ORS 418.042(1) provides:

“Aid, as defined in ORS 418.035(2), shall not be granted to, or on behalf of, any applicant, or recipient and for as long as the applicant or recipient refuses to assign to the Department of Human Resources any rights to support from any other person such applicant may have personally or in behalf of any other family member for whom the applicant is applying for or receiving aid, and which have accrued at any time such assignment is executed, or refuses to cooperate with the Department of Human Resources in establishing the paternity of a child born out of wedlock and in obtaining support or other payments or property due the applicant or the child. If aid is paid and received for the support of a child, the rights to child support that any person may have for the child are deemed to have been assigned by operation of law shall be given to the applicant at the time of application for public assistance, and shall be given to any obligee who may hold some interest in such support rights by depositing a notice in the United States mail, postage prepaid, addressed to the last-known address of such person.”
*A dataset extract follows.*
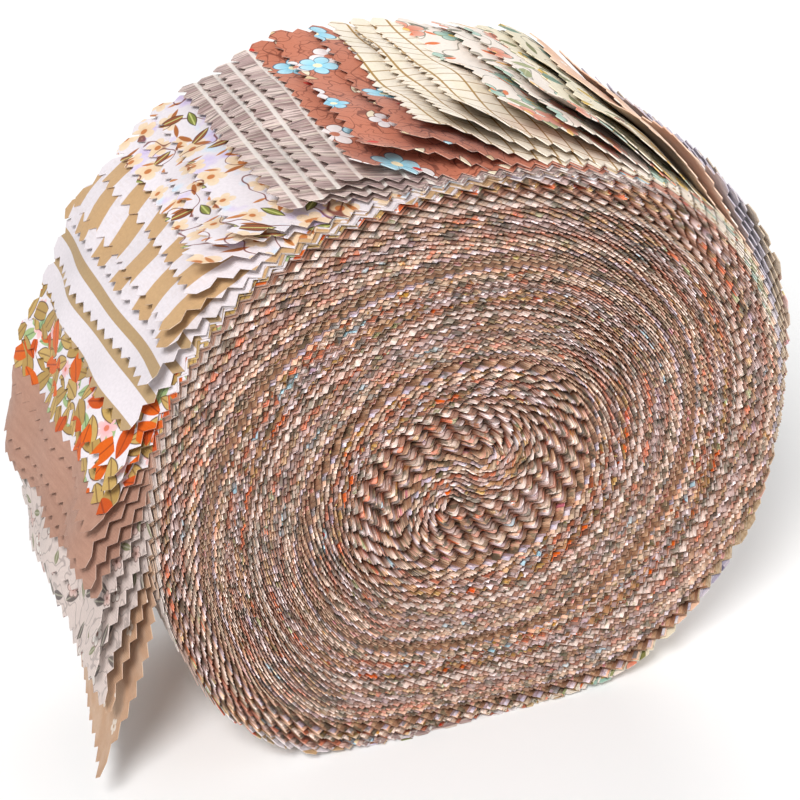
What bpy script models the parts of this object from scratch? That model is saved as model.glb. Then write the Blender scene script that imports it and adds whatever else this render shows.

The state characterized its motion as one for modification, which could only be based on its right as an assignee of mother’s right to support. It attempted to show a change in circumstances. At the same time, it relied on language in a dissenting opinion of Judge Campbell in State ex rel Adult & Family Services v. McDonald, 42 Or App 793, 798, 601 P2d 875 (1979), to support the proposition that it has an independent right to enforce father’s statutory duty of support under ORS 109.010, which is broader than its right as an assignee of mother’s right to support. The state does not purport to bring its motion under ORS 109.100 or ORS 109.125 through 109.235. See State ex rel AFSD v. Lester, supra.

We note that this is consistent with the trial court’s finding that the needs of the children remain unchanged.